A ripple of hope makes the difference


Jason Turner

Karen Sklaire onstage in “Ripple of Hope”

What gives people hope? For some, it is the idea of a better life. For others, it is raising a family.

In his 1988 Cape Town speech, Robert F. Kennedy said, “Each time a man stands up for an idea, or acts to improve the lot of others, or strikes out against injustice, he sends forth a tiny ripple of hope, and crossing each other from a million different centers of energy a daring those ripples build a current which can sweep down the mightiest walls of oppression and resistance.”

Karen Sklaireused Kennedy’s idea of a ripple of hope to create her play, “Ripple of Hope: One Teacher’s Journey to Make an Impact.” After graduating college, Sklaire began teaching in New York City, where she drew her inspiration for “Ripple of Hope.”

The play tells the story of a young woman who starts teaching drama at PS 48 in Hunts Point, a neighborhood in the South Bronx. She had seen the movie, “Freedom Writers,” and knows she, too, can make an impact on the students. The three rules she takes with her are:

  1. Don’t yell
  2. Don’t take things personally
  3. Don’t touch the children

Throughout her career, she breaks all three rules, but she still has the passion for teaching and making a difference in the lives of students.
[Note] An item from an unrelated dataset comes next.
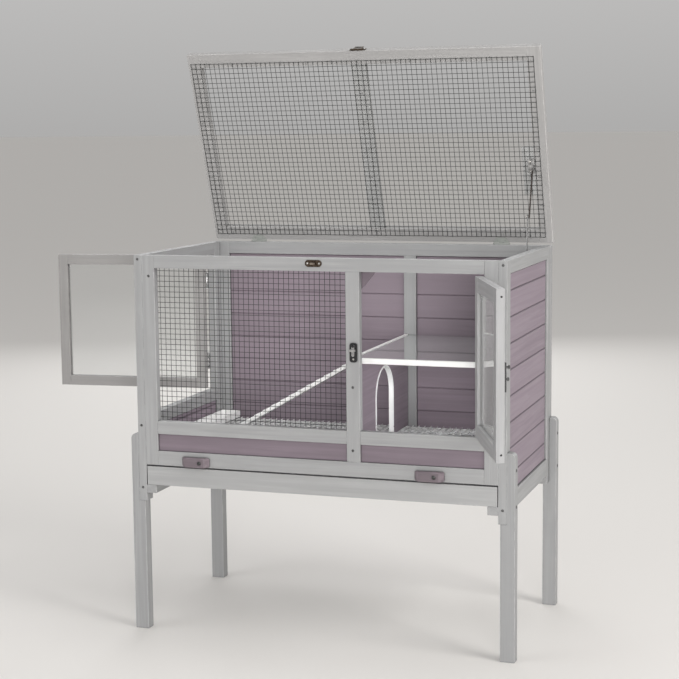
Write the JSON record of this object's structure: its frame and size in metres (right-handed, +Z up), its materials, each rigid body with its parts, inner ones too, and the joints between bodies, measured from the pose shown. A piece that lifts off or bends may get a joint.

One of the students at her first school is known as LeJean. He is a bigger child who does not get along with other students or teachers. One day, Sklaire plays a Michael Jackson song, and LeJean transforms. He loves Jackson and gets the opportunity to portray him in a school production. He says it is one of the greatest things ever.

The drama program at PS 48 get shut down, so Sklaire moves on to PS 173 in Manhattan. While there, she never really gets to teach anything, but is paid.

[Ed. note: In New York, teachers with contracts but no available classes are assigned to what they call a “rubber room.” Teachers under disciplinary action are also assigned to rubber rooms. They collect pay to just go sit there all day.]

Sklaire feels useless there and manages to get a job back in the Bronx at Discovery High School. The principal there has his own ideas and thinks the class (boys included) should perform “The Vagina Monologues.” Sklaire realizes her relationship with the principal fits all the criteria of an abusive relationship and she leaves the school. She does, however, become Facebook friends with many of the students.

Sklaire does not immediately find another teaching job, so she works at coffee shops and a fitness center. Her passion is teaching, and she finds a job at an elementary school in Chinatown. The principal there, Mr. G, is featured in three of her productions. He then leaves to go to Connecticut. Even though her productions are featured in three national papers and are featured in news stories, her program is once again cut.

This upsets Sklaire because one of the stories is about how theater helps English-as-a-Second-Language students. The (attribution) arts bring up test scores, and they support the common core.

On Feb. 16, Sklaire brought her play to The Mainstage Theatre on the Ybor City campus. HCC students and people from the community came to watch Sklaire show her autobiographical play. Teachers in the audience say they relate to everything Sklaire presents, from budget cuts to being bullied by principals to unruly students.

Sklaire says that her former students who have seen the play like it and approve of her characterizations of them.

She says, “There’s a big war on teachers.” She uses her play to show that teachers and the arts are important to society.

At first, she saw the ripple of hope referring more to teachers, Sklairenow believes her students have been her “ripple of hope.”